What to work on: Word for word, restate every line of the material.

━━━━━━━━━━━━━━━━━━━━

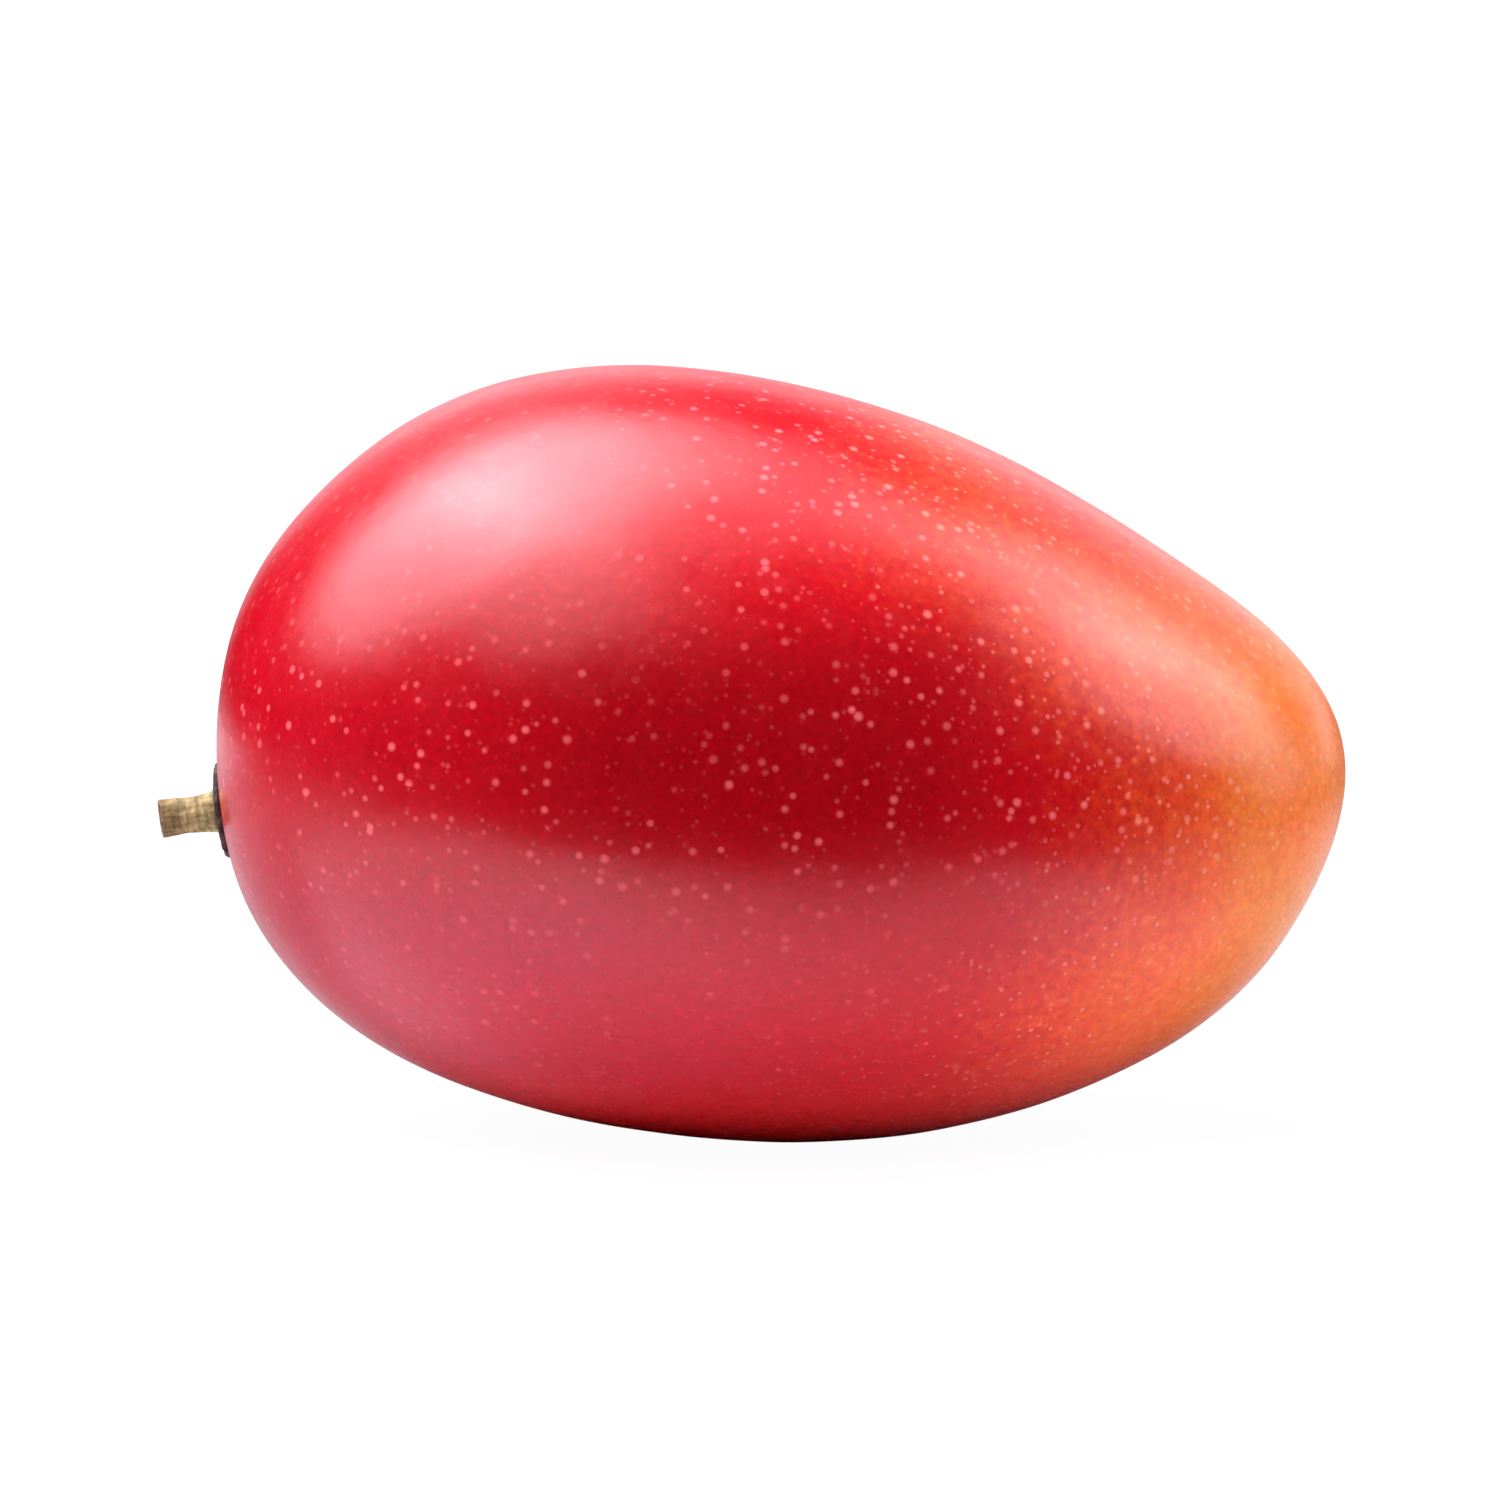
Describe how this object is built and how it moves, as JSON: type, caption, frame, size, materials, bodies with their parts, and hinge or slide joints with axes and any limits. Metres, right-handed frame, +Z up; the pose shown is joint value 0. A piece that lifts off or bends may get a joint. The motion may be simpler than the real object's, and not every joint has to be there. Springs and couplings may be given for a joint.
{
  "type": "mango",
  "caption": "Whole ripe red mango lying on one cheek, egg-shaped with a blunt narrow end, a short cut stem and a small dry disc at its base.",
  "frame": {"origin": "on the surface the fruit lies on, under the middle of the whole part's box", "axes": "+X to the fruit's narrow end, so the stem points along -X; +Y to the belly; +Z up, away from the surface it lies on"},
  "size_m": [0.1218, 0.0856, 0.0787],
  "materials": {
    "skin": "waxy, glossy fruit skin, deep red going to orange at the narrow end, with small pale dots",
    "stem_bark": "dry tan stalk with fine ridges and a darker brown cut end",
    "dry_calyx": "dry, rough, dark brown"
  },
  "bodies": {
    "root": {"fruit": "skin", "stem": "stem_bark", "calyx_disc": "dry_calyx"}
  },
  "joints": []
}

━━━━━━━━━━━━━━━━━━━━

Result:
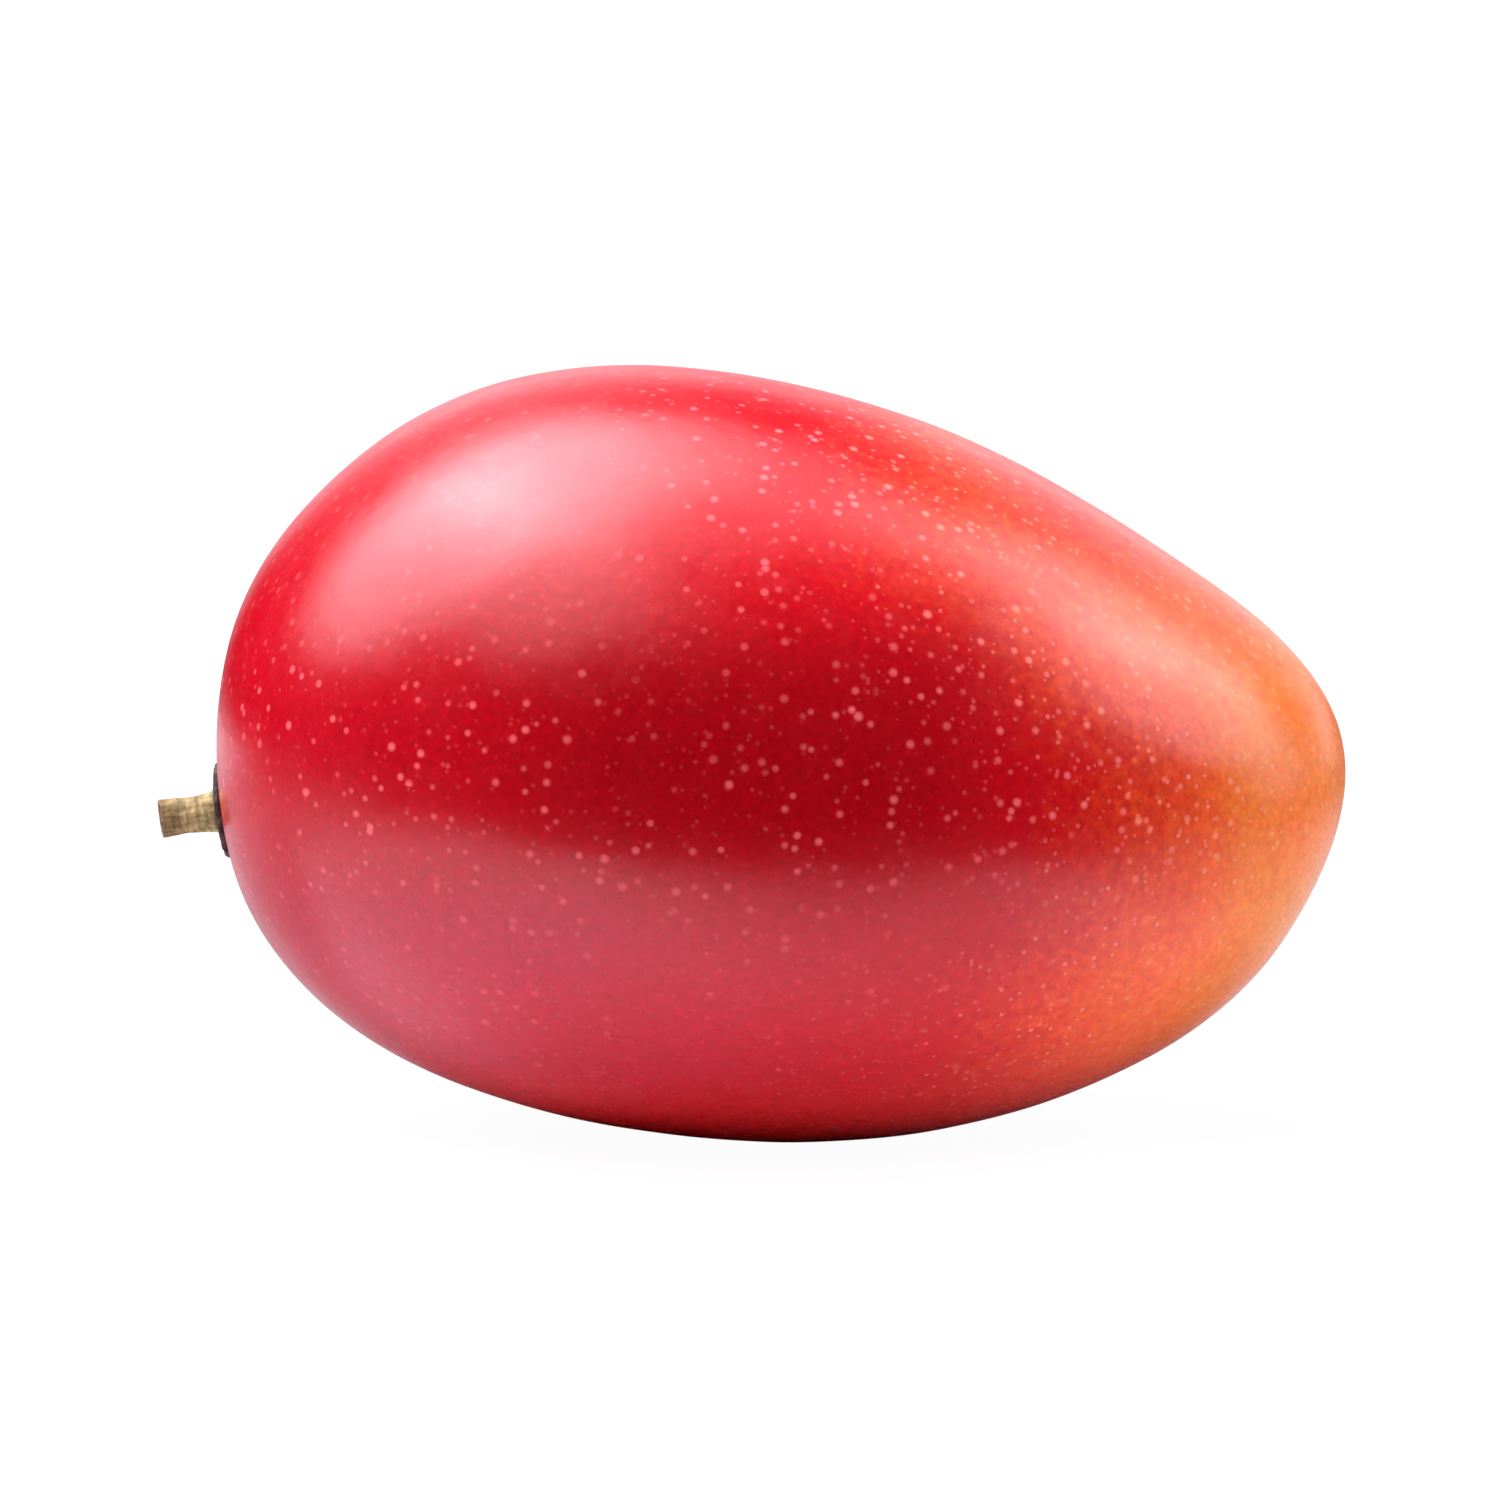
Describe how this object is built and how it moves, as JSON: type, caption, frame, size, materials, bodies with their parts, and hinge or slide joints with axes and any limits. Metres, right-handed frame, +Z up; the pose shown is joint value 0. A piece that lifts off or bends may get a joint. The motion may be simpler than the real object's, and not every joint has to be there. Springs and couplings may be given for a joint.
{
  "type": "mango",
  "caption": "Whole ripe red mango lying on one cheek, egg-shaped with a blunt narrow end, a short cut stem and a small dry disc at its base.",
  "frame": {"origin": "on the surface the fruit lies on, under the middle of the whole part's box", "axes": "+X to the fruit's narrow end, so the stem points along -X; +Y to the belly; +Z up, away from the surface it lies on"},
  "size_m": [0.1218, 0.0856, 0.0787],
  "materials": {
    "skin": "waxy, glossy fruit skin, deep red going to orange at the narrow end, with small pale dots",
    "stem_bark": "dry tan stalk with fine ridges and a darker brown cut end",
    "dry_calyx": "dry, rough, dark brown"
  },
  "bodies": {
    "root": {"fruit": "skin", "stem": "stem_bark", "calyx_disc": "dry_calyx"}
  },
  "joints": []
}